How might strike action affect small businesses, those whose work and livelihoods depend upon the business in which I am employed and involved? How might children, the elderly, the vulnerable, for instance, be affected if strike action goes ahead?
Having thought it through, Christians might feel that the issue is clear-cut. But conscience and obedience to Christ might mean that Christians stay working whilst others go ahead and strike. That would be a desperately uncomfortable position to be in, but it may be the authentic Christian way of taking up the cross and following Christ.
There may be a price to be paid, but there is also a God and Father of unlimited grace and goodness who can be trusted with all of our concerns in difficult circumstances.
One final thought, Jesus himself went into the Temple and turned the moneychangers’ tables upside down.
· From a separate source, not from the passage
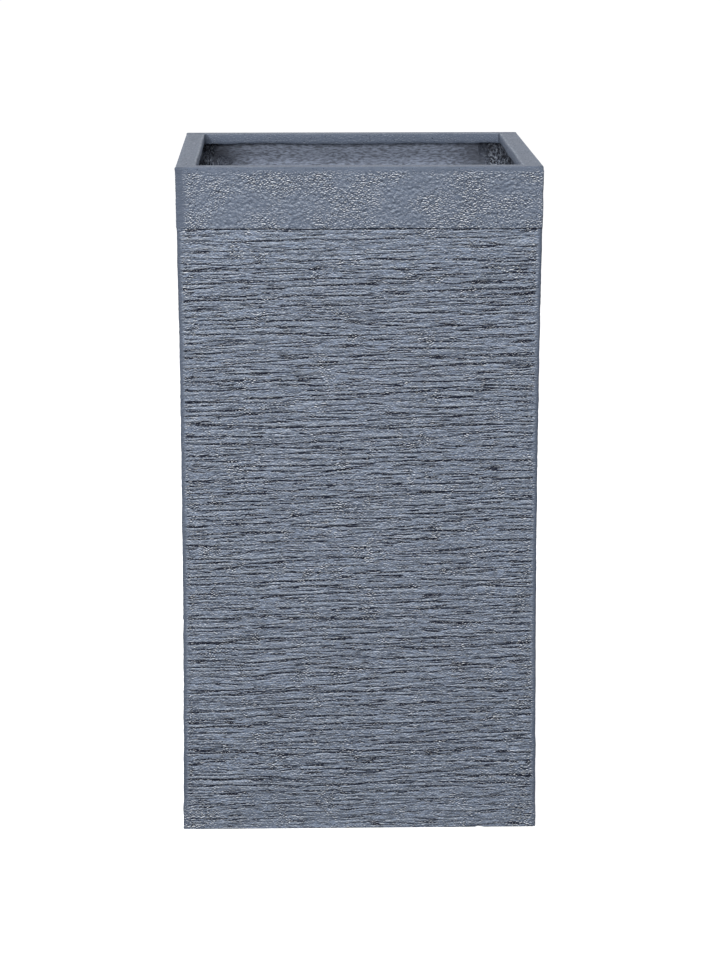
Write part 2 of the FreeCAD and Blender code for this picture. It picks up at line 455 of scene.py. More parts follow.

He brought commerce and ‘banking’ to a grinding halt on that day. As aggressive as his action was, he felt that it was a justifiable response to the greed and shameless avarice of the moneychangers. His wish to defend the honour of God’s house and the needs of the poor who came to pray there trumped any other considerations.
Christians will need to work this one out for themselves on each occasion. Strike action ought always to be a last resort, but it is not an impermissible one, when obedience to God allows us no other way to respond to perceived injustices.